A $1.6 million settlement paid by three police agencies in a wrongful death lawsuit is compelling evidence law enforcement needs to reconsider the wisdom of stopping innocent motorists in sobriety checkpoints.
The settlement was paid by the North Andover Police Department, the Essex County Sheriff’s Department and state police in the wrongful death lawsuit brought by the family of Kenneth Howe. The 45-year-old Worcester man was in a vehicle stopped Nov. 25, 2009, at a sobriety checkpoint the law enforcement agencies had set up on Route 114 in front of The Eagle-Tribune’s offices. He was involved in a struggle with police and later died in custody.
A trooper saw Howe gesturing in the truck and reached inside to grab his hands. Howe then allegedly struck her, prompting a tussle which ended with him outside the truck. Trooper Jodi Gerardi yelled for help and a combination of police officers and troopers “swarmed” Howe, according to the family’s lawyer, Frances King.

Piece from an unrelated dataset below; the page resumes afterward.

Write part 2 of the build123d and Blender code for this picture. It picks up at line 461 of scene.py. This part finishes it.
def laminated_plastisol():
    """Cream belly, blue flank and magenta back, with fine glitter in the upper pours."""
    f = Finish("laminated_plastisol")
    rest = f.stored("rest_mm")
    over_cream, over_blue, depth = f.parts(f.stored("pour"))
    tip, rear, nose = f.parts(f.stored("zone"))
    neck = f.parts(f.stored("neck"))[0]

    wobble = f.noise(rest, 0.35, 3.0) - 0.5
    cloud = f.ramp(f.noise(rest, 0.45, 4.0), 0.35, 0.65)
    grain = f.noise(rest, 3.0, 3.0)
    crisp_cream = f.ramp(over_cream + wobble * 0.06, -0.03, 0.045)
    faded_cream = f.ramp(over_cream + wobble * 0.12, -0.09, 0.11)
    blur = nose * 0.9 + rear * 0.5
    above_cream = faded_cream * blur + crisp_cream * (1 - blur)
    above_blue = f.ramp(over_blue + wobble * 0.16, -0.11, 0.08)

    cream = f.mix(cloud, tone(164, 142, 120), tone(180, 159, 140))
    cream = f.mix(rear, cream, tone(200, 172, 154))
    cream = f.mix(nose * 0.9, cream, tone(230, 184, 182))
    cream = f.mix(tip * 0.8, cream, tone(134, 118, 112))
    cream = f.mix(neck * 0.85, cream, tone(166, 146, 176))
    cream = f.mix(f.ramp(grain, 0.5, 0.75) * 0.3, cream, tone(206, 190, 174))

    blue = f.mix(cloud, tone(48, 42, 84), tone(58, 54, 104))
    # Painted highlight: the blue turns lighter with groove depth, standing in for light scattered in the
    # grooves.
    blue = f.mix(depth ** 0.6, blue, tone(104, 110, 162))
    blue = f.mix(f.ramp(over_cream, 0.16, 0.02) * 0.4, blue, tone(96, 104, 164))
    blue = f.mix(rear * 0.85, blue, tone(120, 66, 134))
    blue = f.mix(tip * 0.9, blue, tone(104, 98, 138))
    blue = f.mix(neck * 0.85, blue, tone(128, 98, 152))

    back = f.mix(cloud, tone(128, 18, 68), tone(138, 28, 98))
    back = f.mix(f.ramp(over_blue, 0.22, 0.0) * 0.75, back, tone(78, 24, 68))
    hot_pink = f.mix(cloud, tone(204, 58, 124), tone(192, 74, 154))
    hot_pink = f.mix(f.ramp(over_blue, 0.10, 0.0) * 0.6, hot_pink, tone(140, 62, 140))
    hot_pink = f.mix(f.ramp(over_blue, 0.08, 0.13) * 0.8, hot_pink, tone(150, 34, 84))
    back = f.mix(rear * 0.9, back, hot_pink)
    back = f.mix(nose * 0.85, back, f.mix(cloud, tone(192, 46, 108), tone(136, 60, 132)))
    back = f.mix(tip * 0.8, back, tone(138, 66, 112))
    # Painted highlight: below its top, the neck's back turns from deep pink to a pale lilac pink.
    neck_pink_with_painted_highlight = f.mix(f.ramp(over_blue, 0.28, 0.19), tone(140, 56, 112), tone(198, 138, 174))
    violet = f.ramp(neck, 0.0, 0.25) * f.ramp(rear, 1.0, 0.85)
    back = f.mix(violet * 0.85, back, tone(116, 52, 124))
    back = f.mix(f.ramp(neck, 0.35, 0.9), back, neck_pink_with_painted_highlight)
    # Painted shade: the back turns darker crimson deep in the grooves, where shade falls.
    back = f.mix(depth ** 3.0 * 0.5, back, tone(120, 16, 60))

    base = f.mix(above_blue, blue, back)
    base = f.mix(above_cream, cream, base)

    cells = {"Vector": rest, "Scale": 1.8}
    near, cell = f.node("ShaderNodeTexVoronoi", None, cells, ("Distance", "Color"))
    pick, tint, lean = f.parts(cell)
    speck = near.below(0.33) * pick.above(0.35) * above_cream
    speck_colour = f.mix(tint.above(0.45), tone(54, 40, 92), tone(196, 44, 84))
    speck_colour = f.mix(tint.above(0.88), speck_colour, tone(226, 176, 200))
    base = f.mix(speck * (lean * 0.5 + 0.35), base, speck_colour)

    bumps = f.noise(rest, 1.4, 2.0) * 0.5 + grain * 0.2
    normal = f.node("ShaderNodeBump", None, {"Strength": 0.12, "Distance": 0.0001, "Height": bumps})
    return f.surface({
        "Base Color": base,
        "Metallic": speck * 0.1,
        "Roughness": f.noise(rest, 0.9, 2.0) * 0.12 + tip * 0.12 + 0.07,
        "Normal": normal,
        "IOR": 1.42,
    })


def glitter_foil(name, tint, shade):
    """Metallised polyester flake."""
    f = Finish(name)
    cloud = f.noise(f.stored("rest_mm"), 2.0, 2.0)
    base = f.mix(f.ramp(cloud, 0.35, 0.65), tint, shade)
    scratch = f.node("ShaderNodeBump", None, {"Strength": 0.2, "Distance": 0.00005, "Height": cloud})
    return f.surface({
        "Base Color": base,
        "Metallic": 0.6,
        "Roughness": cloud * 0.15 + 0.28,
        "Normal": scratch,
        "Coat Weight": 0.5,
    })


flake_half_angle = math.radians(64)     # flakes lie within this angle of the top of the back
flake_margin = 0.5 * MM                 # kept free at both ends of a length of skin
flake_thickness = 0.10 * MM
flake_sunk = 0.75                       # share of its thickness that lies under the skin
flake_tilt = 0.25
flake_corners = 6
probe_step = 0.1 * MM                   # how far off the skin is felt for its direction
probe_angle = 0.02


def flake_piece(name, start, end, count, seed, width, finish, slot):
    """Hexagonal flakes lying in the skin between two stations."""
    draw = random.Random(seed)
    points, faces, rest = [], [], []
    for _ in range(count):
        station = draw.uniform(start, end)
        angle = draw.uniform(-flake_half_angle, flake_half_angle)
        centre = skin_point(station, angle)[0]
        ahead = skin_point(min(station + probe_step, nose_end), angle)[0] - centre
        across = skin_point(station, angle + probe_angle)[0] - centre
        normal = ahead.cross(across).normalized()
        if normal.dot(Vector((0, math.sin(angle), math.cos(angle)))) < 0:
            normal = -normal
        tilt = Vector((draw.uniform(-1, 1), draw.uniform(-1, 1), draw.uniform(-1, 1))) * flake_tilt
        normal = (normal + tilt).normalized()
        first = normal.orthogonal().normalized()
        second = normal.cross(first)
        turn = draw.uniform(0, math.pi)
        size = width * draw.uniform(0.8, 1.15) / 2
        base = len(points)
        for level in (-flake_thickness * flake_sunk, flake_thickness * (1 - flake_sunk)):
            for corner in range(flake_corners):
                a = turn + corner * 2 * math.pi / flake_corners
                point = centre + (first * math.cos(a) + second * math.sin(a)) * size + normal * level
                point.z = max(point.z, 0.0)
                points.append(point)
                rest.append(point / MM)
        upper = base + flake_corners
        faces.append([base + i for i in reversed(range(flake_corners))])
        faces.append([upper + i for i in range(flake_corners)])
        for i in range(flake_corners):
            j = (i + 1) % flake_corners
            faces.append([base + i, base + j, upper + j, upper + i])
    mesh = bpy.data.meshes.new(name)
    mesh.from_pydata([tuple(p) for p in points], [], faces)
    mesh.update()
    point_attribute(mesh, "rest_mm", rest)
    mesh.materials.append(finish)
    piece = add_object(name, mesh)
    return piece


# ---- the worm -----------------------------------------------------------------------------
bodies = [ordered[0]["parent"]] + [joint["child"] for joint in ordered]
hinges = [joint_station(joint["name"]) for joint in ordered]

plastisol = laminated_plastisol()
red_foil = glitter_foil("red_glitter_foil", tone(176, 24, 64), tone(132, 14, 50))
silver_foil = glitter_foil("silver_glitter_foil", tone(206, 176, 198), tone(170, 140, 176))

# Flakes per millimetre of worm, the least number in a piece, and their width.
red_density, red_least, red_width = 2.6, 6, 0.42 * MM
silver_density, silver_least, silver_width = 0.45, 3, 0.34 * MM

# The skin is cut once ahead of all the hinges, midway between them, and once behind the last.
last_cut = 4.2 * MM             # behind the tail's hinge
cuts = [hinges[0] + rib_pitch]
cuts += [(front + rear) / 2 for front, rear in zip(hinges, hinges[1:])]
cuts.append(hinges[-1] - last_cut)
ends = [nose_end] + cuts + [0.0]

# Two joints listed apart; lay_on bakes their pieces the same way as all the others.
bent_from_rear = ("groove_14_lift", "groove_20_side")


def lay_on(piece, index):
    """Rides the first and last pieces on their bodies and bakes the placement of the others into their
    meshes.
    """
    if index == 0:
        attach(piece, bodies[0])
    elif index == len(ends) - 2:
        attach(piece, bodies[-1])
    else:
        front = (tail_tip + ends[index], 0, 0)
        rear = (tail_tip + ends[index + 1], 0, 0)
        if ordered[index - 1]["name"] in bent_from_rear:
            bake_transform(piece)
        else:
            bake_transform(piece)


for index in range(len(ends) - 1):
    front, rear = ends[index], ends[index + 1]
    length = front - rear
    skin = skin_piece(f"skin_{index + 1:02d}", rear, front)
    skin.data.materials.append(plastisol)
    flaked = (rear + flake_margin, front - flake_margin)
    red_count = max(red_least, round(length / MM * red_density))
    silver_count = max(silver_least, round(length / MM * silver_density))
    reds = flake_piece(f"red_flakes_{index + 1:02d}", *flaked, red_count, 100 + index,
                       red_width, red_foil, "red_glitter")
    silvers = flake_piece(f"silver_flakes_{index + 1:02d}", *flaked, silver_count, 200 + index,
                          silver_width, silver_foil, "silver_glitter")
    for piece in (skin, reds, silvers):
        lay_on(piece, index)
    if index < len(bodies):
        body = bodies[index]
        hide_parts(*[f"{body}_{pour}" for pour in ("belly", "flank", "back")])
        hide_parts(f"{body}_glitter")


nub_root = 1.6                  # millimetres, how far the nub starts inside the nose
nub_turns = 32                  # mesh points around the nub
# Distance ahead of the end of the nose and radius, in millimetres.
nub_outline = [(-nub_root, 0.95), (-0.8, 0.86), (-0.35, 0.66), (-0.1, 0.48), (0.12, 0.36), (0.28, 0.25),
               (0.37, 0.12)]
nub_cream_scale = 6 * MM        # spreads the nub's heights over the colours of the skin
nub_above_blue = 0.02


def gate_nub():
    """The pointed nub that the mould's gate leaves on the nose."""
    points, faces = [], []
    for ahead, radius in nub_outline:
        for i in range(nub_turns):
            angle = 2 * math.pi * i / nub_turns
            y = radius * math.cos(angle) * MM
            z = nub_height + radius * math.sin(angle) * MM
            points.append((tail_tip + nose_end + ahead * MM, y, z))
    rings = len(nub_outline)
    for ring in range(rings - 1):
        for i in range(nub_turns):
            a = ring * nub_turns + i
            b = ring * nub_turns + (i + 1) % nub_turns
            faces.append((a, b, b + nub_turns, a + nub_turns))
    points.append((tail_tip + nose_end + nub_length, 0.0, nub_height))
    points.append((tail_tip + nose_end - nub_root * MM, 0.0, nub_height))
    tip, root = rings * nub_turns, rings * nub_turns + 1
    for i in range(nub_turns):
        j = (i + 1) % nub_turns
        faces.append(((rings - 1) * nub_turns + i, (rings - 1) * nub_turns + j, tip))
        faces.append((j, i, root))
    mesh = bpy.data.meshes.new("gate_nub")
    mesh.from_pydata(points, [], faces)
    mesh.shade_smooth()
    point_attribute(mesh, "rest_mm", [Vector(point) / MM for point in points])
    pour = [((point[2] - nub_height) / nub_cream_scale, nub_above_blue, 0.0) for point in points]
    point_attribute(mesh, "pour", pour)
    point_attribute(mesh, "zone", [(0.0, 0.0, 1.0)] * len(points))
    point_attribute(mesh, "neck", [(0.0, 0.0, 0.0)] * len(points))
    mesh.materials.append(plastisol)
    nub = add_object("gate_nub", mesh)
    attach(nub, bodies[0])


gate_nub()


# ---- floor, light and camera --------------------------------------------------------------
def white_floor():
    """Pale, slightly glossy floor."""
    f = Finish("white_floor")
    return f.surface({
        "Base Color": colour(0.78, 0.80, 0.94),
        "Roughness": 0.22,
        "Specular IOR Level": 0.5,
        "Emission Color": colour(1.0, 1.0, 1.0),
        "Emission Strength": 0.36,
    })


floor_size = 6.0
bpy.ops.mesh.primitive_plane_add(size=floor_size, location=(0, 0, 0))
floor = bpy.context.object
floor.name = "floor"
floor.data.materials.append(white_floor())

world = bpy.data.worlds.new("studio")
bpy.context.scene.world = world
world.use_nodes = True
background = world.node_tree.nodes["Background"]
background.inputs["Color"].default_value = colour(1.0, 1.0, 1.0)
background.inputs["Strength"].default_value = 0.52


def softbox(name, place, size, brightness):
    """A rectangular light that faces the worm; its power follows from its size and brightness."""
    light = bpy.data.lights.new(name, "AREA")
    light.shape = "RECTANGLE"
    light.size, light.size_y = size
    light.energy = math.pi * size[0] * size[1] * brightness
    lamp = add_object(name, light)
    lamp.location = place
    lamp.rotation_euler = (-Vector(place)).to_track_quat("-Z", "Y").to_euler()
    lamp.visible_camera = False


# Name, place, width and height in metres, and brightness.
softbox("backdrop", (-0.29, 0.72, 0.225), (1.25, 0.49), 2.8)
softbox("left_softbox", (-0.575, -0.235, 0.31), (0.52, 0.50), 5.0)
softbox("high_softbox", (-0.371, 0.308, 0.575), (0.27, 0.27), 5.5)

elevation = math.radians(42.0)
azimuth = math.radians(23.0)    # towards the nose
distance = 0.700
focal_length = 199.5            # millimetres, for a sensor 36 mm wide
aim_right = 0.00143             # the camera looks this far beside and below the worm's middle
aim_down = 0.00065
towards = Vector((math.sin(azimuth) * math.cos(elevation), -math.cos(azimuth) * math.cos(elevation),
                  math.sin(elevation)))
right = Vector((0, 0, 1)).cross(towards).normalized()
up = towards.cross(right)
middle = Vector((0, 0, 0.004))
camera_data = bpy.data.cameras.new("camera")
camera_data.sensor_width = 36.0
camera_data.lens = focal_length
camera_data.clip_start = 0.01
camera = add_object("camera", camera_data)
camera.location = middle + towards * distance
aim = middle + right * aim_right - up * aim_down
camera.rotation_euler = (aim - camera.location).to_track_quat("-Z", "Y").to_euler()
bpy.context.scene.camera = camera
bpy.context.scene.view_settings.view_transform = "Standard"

According to the lawsuit, Howe was struck with a baton, handcuffed and shackled. Howe said he could not breathe, but officers never called for medical help until Howe was unresponsive lying on the floor of the Andover barracks of the state police, according to King.
The three police agencies agreed to pay varying portions of the settlement, with North Andover paying a $400,000 share. No police officer or trooper was ever disciplined or faced criminal charges after Howe’s death.

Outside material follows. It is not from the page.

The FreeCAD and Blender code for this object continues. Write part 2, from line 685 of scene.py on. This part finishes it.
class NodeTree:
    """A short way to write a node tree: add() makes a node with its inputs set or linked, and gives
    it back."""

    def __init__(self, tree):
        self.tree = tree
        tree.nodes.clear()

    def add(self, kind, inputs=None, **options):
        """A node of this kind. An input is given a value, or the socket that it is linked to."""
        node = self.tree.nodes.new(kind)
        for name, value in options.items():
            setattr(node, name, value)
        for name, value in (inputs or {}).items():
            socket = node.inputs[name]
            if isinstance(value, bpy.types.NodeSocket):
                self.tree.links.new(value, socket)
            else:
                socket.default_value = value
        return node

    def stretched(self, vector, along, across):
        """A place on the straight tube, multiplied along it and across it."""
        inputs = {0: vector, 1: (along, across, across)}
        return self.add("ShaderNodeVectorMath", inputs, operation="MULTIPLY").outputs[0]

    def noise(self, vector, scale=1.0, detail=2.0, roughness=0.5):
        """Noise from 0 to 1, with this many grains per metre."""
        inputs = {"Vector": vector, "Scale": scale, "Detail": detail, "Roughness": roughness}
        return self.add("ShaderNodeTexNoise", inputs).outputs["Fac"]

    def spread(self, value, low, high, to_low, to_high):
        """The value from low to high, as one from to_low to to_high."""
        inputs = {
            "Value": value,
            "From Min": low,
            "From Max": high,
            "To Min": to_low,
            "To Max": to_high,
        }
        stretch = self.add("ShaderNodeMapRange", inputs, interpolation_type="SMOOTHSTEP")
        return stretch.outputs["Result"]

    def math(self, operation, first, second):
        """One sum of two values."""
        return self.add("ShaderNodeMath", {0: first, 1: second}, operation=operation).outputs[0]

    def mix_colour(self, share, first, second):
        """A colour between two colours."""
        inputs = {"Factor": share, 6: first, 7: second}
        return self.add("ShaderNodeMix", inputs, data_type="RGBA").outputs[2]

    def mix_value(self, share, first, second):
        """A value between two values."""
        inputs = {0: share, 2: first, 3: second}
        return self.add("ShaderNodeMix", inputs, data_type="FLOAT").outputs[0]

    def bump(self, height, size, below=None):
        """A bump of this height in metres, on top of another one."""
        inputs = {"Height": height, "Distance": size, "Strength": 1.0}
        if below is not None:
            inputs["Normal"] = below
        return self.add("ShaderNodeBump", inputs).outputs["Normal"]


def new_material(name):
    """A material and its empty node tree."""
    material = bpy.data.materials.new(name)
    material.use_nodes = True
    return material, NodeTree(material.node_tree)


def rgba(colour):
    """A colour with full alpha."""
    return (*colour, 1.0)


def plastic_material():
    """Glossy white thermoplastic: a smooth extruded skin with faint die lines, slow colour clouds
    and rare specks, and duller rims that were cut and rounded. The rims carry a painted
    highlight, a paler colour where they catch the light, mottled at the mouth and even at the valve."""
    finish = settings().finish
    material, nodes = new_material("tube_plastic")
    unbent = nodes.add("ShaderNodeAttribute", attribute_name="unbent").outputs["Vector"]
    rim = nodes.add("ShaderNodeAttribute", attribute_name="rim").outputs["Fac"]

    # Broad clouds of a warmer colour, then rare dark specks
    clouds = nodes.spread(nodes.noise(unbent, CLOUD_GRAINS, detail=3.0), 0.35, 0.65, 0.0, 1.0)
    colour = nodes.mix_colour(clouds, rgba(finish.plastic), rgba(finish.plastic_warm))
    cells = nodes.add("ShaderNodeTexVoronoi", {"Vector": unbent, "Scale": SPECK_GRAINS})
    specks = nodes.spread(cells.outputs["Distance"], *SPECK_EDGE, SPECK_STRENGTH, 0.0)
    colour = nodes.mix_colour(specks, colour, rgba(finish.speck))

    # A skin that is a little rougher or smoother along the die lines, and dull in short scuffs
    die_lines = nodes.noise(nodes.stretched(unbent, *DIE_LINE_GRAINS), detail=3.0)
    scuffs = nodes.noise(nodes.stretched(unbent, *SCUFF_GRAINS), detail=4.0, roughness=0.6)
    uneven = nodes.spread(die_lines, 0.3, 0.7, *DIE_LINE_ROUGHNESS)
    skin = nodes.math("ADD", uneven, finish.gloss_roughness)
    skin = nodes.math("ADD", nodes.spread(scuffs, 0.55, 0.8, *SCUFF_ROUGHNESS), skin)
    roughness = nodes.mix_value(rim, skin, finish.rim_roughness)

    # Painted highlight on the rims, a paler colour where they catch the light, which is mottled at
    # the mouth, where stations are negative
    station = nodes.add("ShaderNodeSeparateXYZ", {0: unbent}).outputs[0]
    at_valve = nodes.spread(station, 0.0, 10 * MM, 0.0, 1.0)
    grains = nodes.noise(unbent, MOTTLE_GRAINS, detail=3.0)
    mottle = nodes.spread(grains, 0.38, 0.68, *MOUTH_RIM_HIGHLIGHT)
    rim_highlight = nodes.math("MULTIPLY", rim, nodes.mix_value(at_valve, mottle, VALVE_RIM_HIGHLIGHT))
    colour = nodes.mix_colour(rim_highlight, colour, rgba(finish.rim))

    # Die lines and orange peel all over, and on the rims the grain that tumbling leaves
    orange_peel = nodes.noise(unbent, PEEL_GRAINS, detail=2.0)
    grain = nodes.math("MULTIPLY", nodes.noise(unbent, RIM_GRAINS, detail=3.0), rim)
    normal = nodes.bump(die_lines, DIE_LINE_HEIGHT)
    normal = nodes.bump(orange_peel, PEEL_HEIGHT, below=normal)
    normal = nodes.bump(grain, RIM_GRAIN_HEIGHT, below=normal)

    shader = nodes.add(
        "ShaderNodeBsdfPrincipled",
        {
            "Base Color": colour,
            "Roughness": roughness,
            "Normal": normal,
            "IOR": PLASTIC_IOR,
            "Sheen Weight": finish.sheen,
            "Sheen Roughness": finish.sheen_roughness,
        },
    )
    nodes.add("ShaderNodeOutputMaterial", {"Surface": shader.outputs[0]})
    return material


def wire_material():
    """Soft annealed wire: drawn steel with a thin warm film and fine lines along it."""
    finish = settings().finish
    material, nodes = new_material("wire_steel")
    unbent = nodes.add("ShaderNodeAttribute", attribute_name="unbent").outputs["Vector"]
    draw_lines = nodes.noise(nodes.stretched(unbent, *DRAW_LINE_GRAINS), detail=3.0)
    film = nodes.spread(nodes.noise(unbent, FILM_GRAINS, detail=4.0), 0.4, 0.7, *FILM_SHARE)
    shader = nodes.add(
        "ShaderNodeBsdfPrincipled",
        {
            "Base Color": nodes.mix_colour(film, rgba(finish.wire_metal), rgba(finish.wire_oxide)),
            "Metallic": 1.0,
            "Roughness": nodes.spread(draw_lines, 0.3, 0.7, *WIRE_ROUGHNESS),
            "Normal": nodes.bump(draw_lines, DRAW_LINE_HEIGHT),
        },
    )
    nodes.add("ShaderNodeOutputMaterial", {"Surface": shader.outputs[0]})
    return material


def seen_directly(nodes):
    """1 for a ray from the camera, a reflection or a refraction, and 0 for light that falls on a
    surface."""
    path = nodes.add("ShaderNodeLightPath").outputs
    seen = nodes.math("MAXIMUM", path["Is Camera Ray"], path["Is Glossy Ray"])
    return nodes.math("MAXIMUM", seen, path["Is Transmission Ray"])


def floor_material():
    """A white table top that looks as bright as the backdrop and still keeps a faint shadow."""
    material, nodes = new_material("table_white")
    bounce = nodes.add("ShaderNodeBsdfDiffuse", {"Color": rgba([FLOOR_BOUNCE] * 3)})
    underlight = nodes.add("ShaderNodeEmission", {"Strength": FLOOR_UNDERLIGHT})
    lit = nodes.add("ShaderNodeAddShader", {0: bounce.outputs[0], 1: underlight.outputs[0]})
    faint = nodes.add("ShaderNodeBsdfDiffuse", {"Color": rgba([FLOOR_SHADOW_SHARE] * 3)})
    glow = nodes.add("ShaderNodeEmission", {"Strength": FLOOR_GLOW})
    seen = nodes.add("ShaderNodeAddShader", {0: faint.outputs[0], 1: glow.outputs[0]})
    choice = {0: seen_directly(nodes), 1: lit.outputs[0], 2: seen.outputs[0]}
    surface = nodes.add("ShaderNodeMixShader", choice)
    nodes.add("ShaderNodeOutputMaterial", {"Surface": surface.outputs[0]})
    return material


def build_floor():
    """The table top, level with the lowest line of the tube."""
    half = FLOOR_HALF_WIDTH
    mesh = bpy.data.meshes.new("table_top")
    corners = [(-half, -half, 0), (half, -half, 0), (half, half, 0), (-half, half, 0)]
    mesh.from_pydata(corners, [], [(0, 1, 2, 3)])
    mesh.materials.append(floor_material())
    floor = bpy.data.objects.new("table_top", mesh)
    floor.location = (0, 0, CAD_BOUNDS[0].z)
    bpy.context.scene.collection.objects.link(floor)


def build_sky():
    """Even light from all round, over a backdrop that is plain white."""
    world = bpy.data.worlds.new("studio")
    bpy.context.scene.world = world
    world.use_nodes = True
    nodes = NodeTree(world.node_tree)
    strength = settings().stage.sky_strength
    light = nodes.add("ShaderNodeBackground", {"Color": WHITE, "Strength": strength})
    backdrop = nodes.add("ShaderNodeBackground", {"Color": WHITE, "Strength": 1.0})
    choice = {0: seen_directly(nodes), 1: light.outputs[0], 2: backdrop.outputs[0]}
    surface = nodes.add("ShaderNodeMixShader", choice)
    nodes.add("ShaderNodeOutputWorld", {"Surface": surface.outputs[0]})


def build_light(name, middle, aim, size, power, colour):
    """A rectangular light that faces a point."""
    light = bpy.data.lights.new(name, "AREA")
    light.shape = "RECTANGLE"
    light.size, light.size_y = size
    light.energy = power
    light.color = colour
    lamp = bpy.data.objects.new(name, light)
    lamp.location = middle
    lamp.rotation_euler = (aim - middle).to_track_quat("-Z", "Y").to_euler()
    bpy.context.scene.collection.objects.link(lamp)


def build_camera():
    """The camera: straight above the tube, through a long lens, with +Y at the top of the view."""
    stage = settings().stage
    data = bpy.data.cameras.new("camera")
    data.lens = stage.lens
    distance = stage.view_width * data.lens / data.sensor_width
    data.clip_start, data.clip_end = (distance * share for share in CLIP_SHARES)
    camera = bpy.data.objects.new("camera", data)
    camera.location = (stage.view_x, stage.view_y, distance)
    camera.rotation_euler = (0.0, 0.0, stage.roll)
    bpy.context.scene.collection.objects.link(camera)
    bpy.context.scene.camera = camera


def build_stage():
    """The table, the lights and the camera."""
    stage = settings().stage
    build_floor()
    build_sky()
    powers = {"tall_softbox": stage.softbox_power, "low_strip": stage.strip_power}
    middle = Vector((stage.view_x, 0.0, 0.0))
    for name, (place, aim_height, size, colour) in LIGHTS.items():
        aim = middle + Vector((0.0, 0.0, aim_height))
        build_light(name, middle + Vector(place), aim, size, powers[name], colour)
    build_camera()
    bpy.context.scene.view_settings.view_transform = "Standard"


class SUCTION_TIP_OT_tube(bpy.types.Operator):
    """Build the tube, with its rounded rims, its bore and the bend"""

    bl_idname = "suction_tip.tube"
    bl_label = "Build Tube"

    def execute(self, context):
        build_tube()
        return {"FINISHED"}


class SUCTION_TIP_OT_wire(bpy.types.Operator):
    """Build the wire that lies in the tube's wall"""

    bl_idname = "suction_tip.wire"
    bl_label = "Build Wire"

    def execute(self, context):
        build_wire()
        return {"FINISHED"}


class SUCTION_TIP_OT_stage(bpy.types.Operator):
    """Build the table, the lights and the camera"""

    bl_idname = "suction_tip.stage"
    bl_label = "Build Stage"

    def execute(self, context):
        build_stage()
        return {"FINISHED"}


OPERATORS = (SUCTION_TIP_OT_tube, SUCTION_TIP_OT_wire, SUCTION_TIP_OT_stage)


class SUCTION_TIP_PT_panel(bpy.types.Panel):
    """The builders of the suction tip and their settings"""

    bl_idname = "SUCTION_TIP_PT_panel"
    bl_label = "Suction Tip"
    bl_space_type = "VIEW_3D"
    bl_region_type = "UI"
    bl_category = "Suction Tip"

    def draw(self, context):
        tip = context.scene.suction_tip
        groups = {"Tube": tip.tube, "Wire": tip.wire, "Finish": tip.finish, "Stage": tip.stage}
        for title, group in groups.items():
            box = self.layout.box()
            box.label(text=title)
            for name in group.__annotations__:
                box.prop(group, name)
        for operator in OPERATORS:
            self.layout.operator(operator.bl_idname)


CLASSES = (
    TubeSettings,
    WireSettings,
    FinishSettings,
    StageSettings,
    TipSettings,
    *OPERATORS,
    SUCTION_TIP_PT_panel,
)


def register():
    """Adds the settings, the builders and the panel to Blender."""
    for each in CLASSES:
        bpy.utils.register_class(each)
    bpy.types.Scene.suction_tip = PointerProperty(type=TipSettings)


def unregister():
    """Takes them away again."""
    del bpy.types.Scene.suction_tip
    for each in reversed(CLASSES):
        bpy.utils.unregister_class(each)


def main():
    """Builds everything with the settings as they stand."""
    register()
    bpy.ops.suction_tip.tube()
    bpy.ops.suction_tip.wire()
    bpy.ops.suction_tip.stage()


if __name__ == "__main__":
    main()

“North Andover paid a fraction of the settlement and we essentially considered that the cost of the defense, as I was always confident North Andover police acted appropriately in this case,” Leonard Kesten, the police department’s attorney, told reporter Jill Harmacinski.
Sheriff Cousins stressed that no one was disciplined or charged and that corrections officers continue to work routinely with state police at sobriety checkpoints.
“There was no wrongdoing from our officer’s standpoint, but no one wants to see anyone die,” Cousins said.
In the wake of Howe’s death and the following lawsuit, state police also reviewed the operation of sobriety checkpoints and “did not find any shortcomings or problems with checkpoint protocol,” a state police spokesman said.
They should look again.
It is not wise to bring members of the public into situations of potential conflict with law enforcement for no good reason. People get nervous, civilians and police officers alike can misinterpret actions or react poorly and, as Howe’s case illustrates, the results can be fatal.
It is likely that Howe’s behavior that fateful night contributed to his death. Had he reacted differently, he probably would have been sent on his way. But the point is there was no reason for Howe to have been stopped at all that night. While it is true that Howe should not have struggled with police, whatever minor infractions he committed that night certainly did not warrant his death.
Police should aggressively pursue all those who are driving erratically or unsafely. Those found to be driving under the influence should be arrested and prosecuted.
That’s not what sobriety checkpoints do. The checkpoints sweep up drivers at random and subject them to close police scrutiny — effectively compelling them to prove their innocence. The number of officers deployed at a checkpoint monitoring traffic on a single road might better serve public safety by patrolling a number of highways and pulling over those drivers actually seen committing offenses.